A giant outdoor ad campaign for the coming new season of the hot and trendy Mad Men TV drama shows, simply, an image of the lead character falling through the air. It’s controversial in New York City, evoking gristly images, though the producers call it a metaphor for “a man whose life is in turmoil.” Mad Men portrays the highly charged, brutally competitive and enormously creative world of Madison Avenue of the early 1960’s. The advertising world is still the same…but not.

Mad Men posterAdvertising is, arguably, the sincerest form of free-market capitalism. The point is to sell stuff. Doing that requires putting messages in front of people. Media – all of it – became a huge, wealthy business creating venues – like Mad Men – for those messages.

The world’s biggest advertising agency holding company is WPP, originally – and figuratively – a shopping basket manufacturer. It didn’t exist in the time tunnel of Mad Men. Over the last quarter-century it’s CEO and guiding force Martin Sorrell has gathered many legendary advertising and related firms in that basket – J. Walter Thompson, Ogilvy & Mather, Young & Rubicam, and Grey plus PR giants Hill & Knowlton and Burson-Marsteller.

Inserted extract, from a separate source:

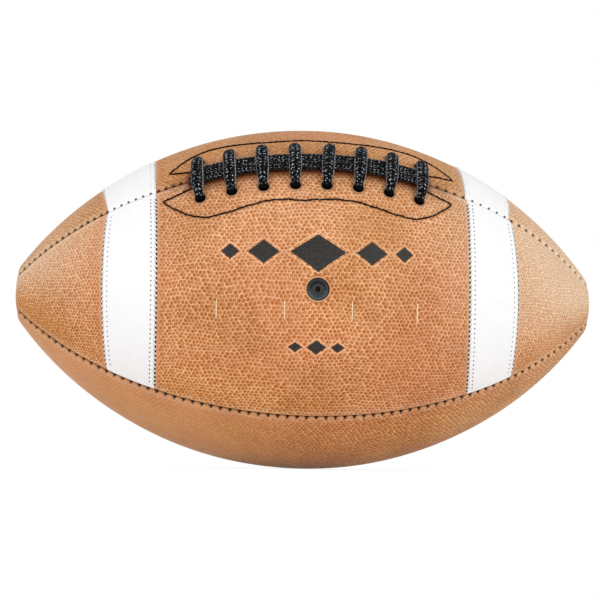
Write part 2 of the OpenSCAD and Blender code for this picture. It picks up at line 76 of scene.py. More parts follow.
class LacingForm(bpy.types.PropertyGroup):
    """The hand-laced opening, in millimetres"""
    bars: IntProperty(name="Cross laces", description="Number of cross laces", default=8)
    pitch: FloatProperty(name="Pitch", description="From one cross lace to the next, in mm", default=14.8)
    shift: FloatProperty(name="Shift", description="How far the row sits off the middle, in mm", default=-2.8)
    hole_at: FloatProperty(name="Hole place", description="From the seam to a hole's middle, in mm", default=13.2)
    hole: FloatProperty(name="Hole", description="Diameter of a lace hole, in mm", default=5.0)
    width: FloatProperty(name="Lace width", description="Width of a cross lace, in mm", default=6.3)
    thick: FloatProperty(name="Lace thickness", description="Thickness of the lace, in mm", default=2.6)
    strand: FloatProperty(name="Strand width", description="Width of a running strand, in mm", default=4.9)
    pinch: FloatProperty(name="Pinched width", description="Width of the lace in a hole, in mm", default=4.1)
    air: FloatProperty(name="Air", description="Between lengths of lace that pass, in mm", default=0.5)
    lift: FloatProperty(name="Strand lift", description="Height of the strands' middle, in mm", default=2.1)
    swell: FloatProperty(name="Swell", description="How far the ball swells under the lacing, in mm", default=2.3)
    swell_length: FloatProperty(name="Swell length", description="Half length of the swelling, in mm", default=54.0)
    swell_width: FloatProperty(name="Swell width", description="Half width of the swelling, in mm", default=30.0)
    braid_step: FloatProperty(name="Braid step", description="Along the lace from one crossing to the next, in mm",
                              default=1.9)
    braid_depth: FloatProperty(name="Braid depth", description="Height of the braid's strands, in mm", default=0.5)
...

Sir Martin, amidst announcing another highly profitable year, turned his attention to the opportunities and challenges of social media, Facebook in particular, in an interview with CNBC (March 1). “The point is that Facebook is a social medium, not an advertising one, like search or display,” he said. “It certainly is one of the most powerful, if not the most powerful branding medium. It is, however, a word of mouth or PR medium. You interrupt social conversations with commercial messages at your peril. Is it as potent as search or indeed as display or indeed as mobile? I don’t think so.” He also said WPP agencies would place US$400 million with Facebook this year, double 2011, significantly less that the US$2 billion to be spent with Google.

His other news was that WPP’s legal address would return to London from Dublin “as soon as possible” now that the UK Parliament is about to fix that unfortunate tax law. “We are delighted to say the last remaining issues have been removed and once the relevant legislation is passed,” he crowed, “we will move back, subject to shareholder approval.” WPP moved its tax domicile to Ireland in 2008.

Perhaps, too, Sir Martin is counting on a bit of revenue boost from WPP’s client News International (NI). Media buyer Mindshare, owned by WPP, reportedly handled ad placement for NI’s roll-out of the Sun tabloid Sunday edition. Several WPP-owned companies provide both creative and buying services for NI’s Times and Sunday Times worth about GBP 30 million, which is ho-hum compared to the annual GBP 220 million for media buying services to BSkyB, 39% owned by News Corporation.

Last summer the Cannes International Advertising Festival honored legendary UK ad man John Herarty, founder of Bartle Bogle Hegarty, now part of WPP rival Publicis. Accepting the Lion of St. Mark from today’s Mad Men, Sir John reminded those assembled of their roots. “Mad Men actually illustrates my point perfectly,” he said, quoted by the Guardian (June 13, 2011). “What we have lacked over the past ten years is a road map. We used to say 'Big TV ad, do some posters to back it up, little bit of press'. That all blew apart. The old medium is still brilliant but you've got to use it in a much more imaginative and daring way.”

Sir Martin, by contrast, talks long – and often – about finance and, with significant aplomb, economics and politics. Europe’s debt “crisis” is pushing advertisers to the cheaper digital ad spaces, he said. “It is just possible that Europe will muddle through the current crisis without a catastrophic failure.”

WPP reported 2011 pre-tax profits at GBP 1 billion (about US$1.55 billion) on GBP 10 billion revenue (about US$16 billion). Seeing the Man Men ad campaign billboard as a metaphor for the ad business, our hero isn’t jumping out of a building, he believes he can fly.